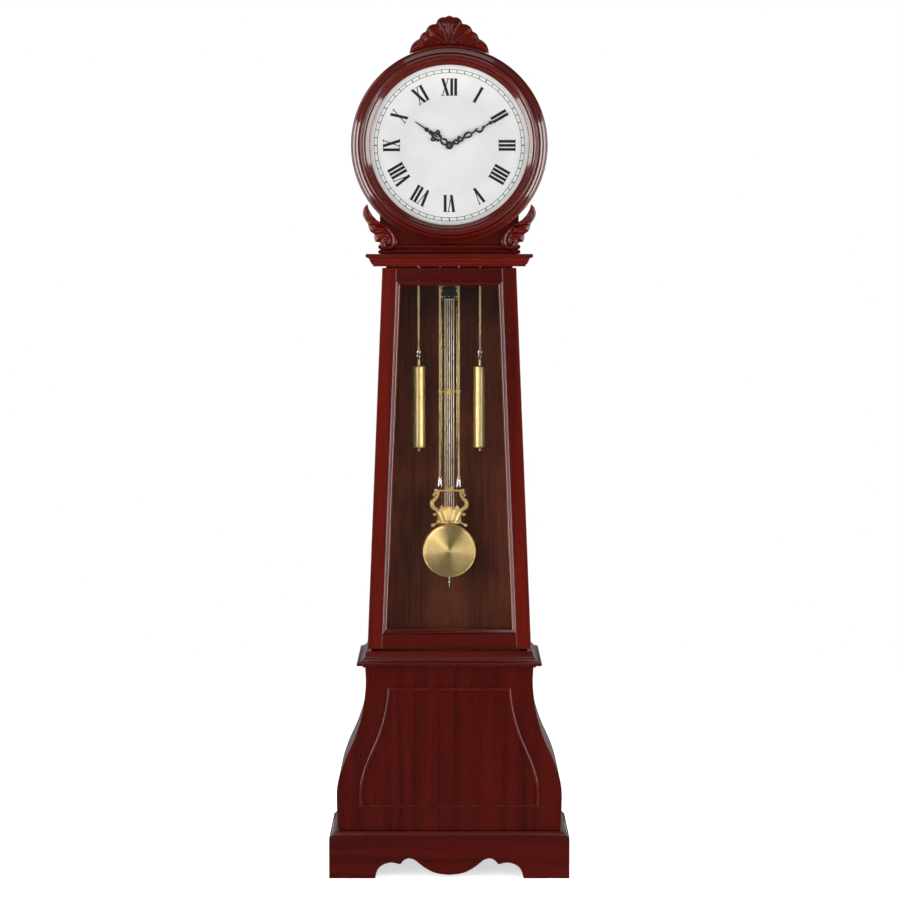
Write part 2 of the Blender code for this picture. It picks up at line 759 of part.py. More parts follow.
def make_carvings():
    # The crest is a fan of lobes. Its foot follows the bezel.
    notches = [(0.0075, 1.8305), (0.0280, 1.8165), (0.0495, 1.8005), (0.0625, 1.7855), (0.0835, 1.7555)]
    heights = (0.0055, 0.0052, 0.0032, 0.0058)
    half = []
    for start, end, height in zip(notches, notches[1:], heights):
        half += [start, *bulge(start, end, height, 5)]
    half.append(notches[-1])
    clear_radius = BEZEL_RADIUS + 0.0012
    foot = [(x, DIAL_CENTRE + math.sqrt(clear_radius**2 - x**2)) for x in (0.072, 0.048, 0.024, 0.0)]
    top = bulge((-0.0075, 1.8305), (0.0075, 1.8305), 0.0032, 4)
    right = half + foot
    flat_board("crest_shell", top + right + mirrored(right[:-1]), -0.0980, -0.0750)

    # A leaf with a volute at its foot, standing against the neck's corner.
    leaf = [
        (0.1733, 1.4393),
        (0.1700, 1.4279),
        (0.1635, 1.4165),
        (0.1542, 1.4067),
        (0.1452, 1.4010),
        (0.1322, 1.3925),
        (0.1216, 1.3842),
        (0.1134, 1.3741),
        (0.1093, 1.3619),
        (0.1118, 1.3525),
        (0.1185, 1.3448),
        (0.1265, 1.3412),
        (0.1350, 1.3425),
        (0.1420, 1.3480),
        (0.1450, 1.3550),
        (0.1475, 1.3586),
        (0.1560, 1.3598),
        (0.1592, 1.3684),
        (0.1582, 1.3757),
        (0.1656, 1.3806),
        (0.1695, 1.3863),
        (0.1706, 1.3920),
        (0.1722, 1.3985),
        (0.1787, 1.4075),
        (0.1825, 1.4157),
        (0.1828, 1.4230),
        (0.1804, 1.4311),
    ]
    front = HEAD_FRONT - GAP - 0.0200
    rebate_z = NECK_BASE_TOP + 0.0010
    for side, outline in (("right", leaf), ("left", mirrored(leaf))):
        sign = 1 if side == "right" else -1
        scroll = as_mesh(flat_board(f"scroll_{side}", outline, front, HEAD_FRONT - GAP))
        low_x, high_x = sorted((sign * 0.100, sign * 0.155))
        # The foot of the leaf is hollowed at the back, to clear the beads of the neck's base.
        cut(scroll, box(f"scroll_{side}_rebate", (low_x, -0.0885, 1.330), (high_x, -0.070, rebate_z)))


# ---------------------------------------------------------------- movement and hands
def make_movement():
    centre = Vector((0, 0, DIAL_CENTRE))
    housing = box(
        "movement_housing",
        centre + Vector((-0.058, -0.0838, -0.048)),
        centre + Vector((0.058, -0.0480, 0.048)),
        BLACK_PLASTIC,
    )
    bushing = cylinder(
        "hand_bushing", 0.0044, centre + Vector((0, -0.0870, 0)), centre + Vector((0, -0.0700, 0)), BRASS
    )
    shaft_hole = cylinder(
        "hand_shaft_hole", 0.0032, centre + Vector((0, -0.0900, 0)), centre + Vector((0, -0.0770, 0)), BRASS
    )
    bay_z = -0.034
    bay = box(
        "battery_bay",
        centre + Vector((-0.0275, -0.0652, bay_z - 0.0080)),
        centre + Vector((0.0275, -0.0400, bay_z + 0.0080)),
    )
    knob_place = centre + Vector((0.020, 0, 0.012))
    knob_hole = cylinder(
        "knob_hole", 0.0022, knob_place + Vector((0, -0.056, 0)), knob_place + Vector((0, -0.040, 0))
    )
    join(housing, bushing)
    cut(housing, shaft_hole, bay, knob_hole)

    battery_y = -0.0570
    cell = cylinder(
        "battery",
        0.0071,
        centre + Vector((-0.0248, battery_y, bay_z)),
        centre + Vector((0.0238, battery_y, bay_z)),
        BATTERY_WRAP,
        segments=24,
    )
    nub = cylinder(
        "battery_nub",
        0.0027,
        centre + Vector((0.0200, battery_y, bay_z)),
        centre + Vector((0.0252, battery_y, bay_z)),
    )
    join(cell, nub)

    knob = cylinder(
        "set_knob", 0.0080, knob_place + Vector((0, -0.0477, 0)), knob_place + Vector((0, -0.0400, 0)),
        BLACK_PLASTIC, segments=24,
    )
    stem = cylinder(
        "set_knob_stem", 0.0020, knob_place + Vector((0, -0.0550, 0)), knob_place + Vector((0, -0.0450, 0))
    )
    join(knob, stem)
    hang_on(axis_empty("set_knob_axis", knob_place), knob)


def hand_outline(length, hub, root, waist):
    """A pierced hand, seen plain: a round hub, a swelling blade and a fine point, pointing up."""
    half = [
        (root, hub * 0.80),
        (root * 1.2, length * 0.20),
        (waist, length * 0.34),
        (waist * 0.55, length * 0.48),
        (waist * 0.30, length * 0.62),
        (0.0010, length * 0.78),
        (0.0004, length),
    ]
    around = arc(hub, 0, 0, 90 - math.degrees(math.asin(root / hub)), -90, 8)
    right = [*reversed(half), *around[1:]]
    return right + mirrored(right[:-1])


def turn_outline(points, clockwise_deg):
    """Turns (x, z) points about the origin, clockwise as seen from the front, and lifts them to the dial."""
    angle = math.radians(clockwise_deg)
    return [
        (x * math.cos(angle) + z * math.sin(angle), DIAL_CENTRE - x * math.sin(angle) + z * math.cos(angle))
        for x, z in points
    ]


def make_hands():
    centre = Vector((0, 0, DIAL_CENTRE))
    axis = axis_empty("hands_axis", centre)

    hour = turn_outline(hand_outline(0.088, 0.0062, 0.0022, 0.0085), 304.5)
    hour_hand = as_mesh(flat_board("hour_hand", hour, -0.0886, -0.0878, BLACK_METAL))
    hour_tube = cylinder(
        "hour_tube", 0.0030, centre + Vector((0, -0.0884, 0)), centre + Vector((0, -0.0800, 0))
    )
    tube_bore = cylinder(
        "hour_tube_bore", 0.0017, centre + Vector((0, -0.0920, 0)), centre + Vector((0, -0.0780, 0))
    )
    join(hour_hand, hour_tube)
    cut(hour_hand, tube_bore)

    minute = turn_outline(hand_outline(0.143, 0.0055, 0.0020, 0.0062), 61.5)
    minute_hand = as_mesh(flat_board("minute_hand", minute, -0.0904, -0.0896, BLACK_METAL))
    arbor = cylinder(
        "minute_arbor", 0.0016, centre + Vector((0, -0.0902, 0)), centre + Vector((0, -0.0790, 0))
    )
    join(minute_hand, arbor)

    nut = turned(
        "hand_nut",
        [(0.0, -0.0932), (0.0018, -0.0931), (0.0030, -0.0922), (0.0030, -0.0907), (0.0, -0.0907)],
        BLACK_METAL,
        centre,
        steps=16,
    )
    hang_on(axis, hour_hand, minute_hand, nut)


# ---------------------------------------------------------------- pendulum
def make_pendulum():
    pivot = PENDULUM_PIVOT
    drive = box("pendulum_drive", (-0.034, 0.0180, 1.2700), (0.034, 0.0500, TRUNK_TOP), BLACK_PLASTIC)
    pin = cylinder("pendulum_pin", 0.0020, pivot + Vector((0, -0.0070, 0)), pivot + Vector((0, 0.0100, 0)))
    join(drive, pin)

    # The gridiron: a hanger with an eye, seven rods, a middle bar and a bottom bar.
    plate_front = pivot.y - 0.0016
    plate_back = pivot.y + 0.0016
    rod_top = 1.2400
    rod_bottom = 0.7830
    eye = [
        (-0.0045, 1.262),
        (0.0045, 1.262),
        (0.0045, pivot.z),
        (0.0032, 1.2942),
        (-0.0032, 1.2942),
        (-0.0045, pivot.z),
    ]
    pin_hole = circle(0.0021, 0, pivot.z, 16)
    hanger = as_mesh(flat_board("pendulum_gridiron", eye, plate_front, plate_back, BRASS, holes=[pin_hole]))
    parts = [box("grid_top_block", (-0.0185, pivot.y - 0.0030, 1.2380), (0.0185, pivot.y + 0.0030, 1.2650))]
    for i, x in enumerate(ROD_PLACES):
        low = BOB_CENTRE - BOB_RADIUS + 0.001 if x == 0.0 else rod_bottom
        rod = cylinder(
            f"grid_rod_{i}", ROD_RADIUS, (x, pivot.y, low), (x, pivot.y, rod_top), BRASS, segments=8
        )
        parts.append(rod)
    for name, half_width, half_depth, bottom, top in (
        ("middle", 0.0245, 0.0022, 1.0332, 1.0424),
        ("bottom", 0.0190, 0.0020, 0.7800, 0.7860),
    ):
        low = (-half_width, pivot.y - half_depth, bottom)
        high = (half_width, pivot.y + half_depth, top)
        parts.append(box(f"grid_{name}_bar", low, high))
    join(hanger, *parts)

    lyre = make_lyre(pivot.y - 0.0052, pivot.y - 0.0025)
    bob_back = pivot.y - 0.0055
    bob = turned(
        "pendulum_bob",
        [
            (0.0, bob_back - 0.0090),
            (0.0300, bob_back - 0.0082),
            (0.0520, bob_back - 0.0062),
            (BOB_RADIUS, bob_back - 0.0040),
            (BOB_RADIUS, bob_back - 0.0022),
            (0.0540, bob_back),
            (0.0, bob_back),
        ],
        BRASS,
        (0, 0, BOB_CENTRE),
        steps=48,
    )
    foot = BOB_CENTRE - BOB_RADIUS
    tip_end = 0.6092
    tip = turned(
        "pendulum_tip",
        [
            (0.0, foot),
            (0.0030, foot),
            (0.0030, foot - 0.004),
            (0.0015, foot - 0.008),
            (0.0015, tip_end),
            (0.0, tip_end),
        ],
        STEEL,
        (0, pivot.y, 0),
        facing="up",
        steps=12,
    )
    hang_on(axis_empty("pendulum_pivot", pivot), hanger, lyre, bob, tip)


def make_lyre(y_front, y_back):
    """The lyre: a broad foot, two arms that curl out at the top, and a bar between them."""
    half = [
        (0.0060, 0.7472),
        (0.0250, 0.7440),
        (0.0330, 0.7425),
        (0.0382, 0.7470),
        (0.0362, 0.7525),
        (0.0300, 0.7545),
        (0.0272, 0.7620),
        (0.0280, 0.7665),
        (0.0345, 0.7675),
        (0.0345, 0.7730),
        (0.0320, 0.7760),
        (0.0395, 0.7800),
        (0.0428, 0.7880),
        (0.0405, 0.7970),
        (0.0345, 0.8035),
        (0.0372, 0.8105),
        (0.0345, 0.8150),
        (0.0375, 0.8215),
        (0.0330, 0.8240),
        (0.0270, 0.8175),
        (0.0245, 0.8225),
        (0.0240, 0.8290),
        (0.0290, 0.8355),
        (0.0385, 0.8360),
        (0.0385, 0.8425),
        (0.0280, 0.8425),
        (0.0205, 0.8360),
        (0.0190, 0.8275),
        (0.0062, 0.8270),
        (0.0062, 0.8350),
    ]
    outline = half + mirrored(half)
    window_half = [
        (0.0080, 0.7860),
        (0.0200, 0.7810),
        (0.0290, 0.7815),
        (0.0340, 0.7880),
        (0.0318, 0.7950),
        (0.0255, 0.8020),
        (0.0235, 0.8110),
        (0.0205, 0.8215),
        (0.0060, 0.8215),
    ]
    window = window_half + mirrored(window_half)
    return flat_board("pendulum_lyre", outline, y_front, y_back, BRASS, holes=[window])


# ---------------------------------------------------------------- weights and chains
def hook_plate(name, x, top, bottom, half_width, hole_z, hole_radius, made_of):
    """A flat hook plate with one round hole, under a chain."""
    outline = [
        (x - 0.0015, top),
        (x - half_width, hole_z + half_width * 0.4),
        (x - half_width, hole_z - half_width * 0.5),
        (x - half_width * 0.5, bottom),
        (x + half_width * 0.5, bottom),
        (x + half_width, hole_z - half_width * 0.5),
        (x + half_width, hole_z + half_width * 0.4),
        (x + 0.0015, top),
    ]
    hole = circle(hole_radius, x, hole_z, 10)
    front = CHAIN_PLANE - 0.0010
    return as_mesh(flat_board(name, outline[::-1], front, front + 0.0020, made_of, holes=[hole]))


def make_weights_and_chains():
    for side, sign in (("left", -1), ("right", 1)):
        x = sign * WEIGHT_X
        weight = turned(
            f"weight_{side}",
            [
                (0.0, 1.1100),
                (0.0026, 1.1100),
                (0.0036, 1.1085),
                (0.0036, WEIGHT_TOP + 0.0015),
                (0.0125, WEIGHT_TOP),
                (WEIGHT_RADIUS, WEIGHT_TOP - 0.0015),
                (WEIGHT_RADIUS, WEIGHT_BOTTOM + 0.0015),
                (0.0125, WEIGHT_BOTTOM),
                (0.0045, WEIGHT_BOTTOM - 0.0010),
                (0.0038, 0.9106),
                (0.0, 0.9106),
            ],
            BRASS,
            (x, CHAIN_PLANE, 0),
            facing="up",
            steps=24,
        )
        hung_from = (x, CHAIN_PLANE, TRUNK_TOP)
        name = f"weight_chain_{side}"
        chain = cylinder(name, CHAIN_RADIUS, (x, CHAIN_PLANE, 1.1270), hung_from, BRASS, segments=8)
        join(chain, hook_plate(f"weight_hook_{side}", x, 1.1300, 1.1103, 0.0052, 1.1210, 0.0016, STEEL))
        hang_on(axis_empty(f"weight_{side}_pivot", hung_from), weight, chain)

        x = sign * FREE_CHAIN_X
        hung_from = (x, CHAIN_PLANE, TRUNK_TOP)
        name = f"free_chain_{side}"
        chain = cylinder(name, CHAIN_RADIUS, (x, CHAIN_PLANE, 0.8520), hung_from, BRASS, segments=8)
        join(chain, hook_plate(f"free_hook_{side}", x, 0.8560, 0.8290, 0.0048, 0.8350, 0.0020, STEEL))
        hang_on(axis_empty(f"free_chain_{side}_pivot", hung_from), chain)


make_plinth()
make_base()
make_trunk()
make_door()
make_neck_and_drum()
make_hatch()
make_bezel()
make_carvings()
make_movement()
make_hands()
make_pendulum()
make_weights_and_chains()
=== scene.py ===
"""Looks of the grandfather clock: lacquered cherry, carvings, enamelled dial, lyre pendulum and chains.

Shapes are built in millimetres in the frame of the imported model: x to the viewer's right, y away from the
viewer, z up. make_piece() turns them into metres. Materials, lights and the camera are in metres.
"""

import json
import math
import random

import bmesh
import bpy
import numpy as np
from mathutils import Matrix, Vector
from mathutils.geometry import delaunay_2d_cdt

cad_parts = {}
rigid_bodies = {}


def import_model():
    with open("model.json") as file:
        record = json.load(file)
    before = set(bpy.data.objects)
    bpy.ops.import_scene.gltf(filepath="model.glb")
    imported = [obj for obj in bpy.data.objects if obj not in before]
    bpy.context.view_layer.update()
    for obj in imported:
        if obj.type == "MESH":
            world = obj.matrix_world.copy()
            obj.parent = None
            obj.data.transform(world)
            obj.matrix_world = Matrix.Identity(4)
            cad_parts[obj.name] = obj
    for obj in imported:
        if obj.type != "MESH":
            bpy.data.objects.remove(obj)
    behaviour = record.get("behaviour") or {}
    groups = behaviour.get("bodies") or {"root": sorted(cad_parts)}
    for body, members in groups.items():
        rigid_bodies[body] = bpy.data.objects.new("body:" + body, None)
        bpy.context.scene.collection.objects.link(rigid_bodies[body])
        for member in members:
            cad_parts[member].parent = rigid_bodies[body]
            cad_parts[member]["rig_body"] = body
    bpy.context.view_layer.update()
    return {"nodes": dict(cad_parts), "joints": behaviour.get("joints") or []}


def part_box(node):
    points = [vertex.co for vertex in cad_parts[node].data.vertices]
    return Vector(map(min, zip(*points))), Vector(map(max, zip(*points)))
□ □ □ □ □
*SET EXERCISE*. Look above for the line that contains "make_plinth()". Starting there, transcribe every line exactly until you have copied the line that contains "for member in".

*REPLY*.
make_plinth()
make_base()
make_trunk()
make_door()
make_neck_and_drum()
make_hatch()
make_bezel()
make_carvings()
make_movement()
make_hands()
make_pendulum()
make_weights_and_chains()
=== scene.py ===
"""Looks of the grandfather clock: lacquered cherry, carvings, enamelled dial, lyre pendulum and chains.

Shapes are built in millimetres in the frame of the imported model: x to the viewer's right, y away from the
viewer, z up. make_piece() turns them into metres. Materials, lights and the camera are in metres.
"""

import json
import math
import random

import bmesh
import bpy
import numpy as np
from mathutils import Matrix, Vector
from mathutils.geometry import delaunay_2d_cdt

cad_parts = {}
rigid_bodies = {}


def import_model():
    with open("model.json") as file:
        record = json.load(file)
    before = set(bpy.data.objects)
    bpy.ops.import_scene.gltf(filepath="model.glb")
    imported = [obj for obj in bpy.data.objects if obj not in before]
    bpy.context.view_layer.update()
    for obj in imported:
        if obj.type == "MESH":
            world = obj.matrix_world.copy()
            obj.parent = None
            obj.data.transform(world)
            obj.matrix_world = Matrix.Identity(4)
            cad_parts[obj.name] = obj
    for obj in imported:
        if obj.type != "MESH":
            bpy.data.objects.remove(obj)
    behaviour = record.get("behaviour") or {}
    groups = behaviour.get("bodies") or {"root": sorted(cad_parts)}
    for body, members in groups.items():
        rigid_bodies[body] = bpy.data.objects.new("body:" + body, None)
        bpy.context.scene.collection.objects.link(rigid_bodies[body])
        for member in members:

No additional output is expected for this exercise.